The blog goes on to add that Simbu too, in his movies, has taken unseemly digs at Dhanush:

“This bad culture of attacking perceived rivals has already crept into the next generation too. Simbhu’s ‘first-last’ line in Manmadhan was aimed squarely at Dhanush.”

But, John Mahendran, director of Sachein, says it was not a deliberate attempt to provoke Ajith fans. It’s all in their heads, he remarks, quoting an instance during the filming of Sachein when Vijay had wanted a scene involving car-racing removed as it could be misinterpreted as an attack on Ajith. “Honestly, having observed them at close quarters, there is no ill-will between them. Even the ‘Gundu Manga‘ song in Sachein was interpreted as targeting Ajith, but in reality, since Vijay was seen in an urban look throughout the film, we wanted him in a rural avatar in the song. He was not mocking Ajith.”
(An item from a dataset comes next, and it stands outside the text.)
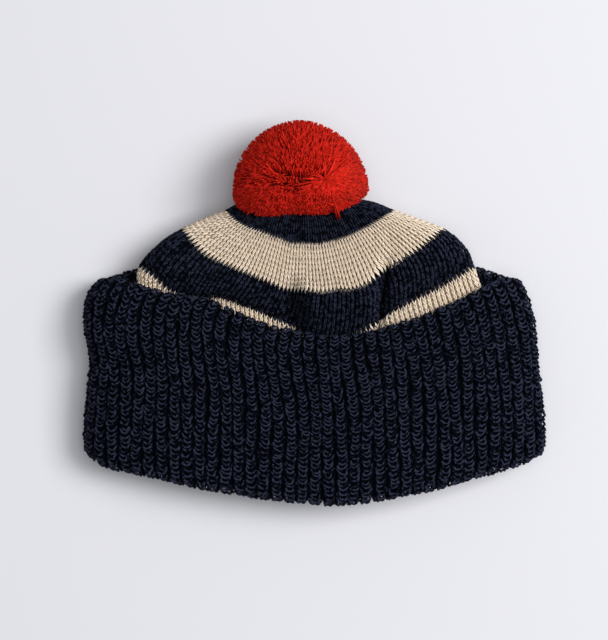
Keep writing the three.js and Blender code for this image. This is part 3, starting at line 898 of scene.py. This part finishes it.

Ajith and Vijay though, haven’t been publicly supportive of each other (save for the rare, now famous instance during the shoot of Mankatha and Velayutham, when Vijay gifted Ajith a watch) the way Salman Khan has been, of Shah Rukh and Aamir Khan’s films (the three actors have equally rival fan bases in Bollywood). Closer home, Rajini and Kamal – whose fan bases were at each other’s throats once – would often declare their love and respect for one another.

Salman, a couple of years ago, had even threatened to quit Twitter when his fans wouldn’t stop trolling Shah Rukh and Aamir Khan.

Director John Mahendran, while insisting that his defence of the actors stems from having seen them share a cordial relationship off the sets, agrees that there needs to be a measure of control over fans. “The actors need to rein in the fans before something happens,” he declares, “As a mother would discipline an erring child, or as a teacher would [discipline] a student, I’m not sure why they haven’t done that yet.” 

Having recently posted a few tweets slamming the fan-trolls who harassed Dhanya Rajendran, John adds that he was at the receiving end of abuse as well. “Answering them would mean I would have to stoop down to their level,” he says, “I might as well sit down, and come up with matching abuses. But, I just chose to block all of them.”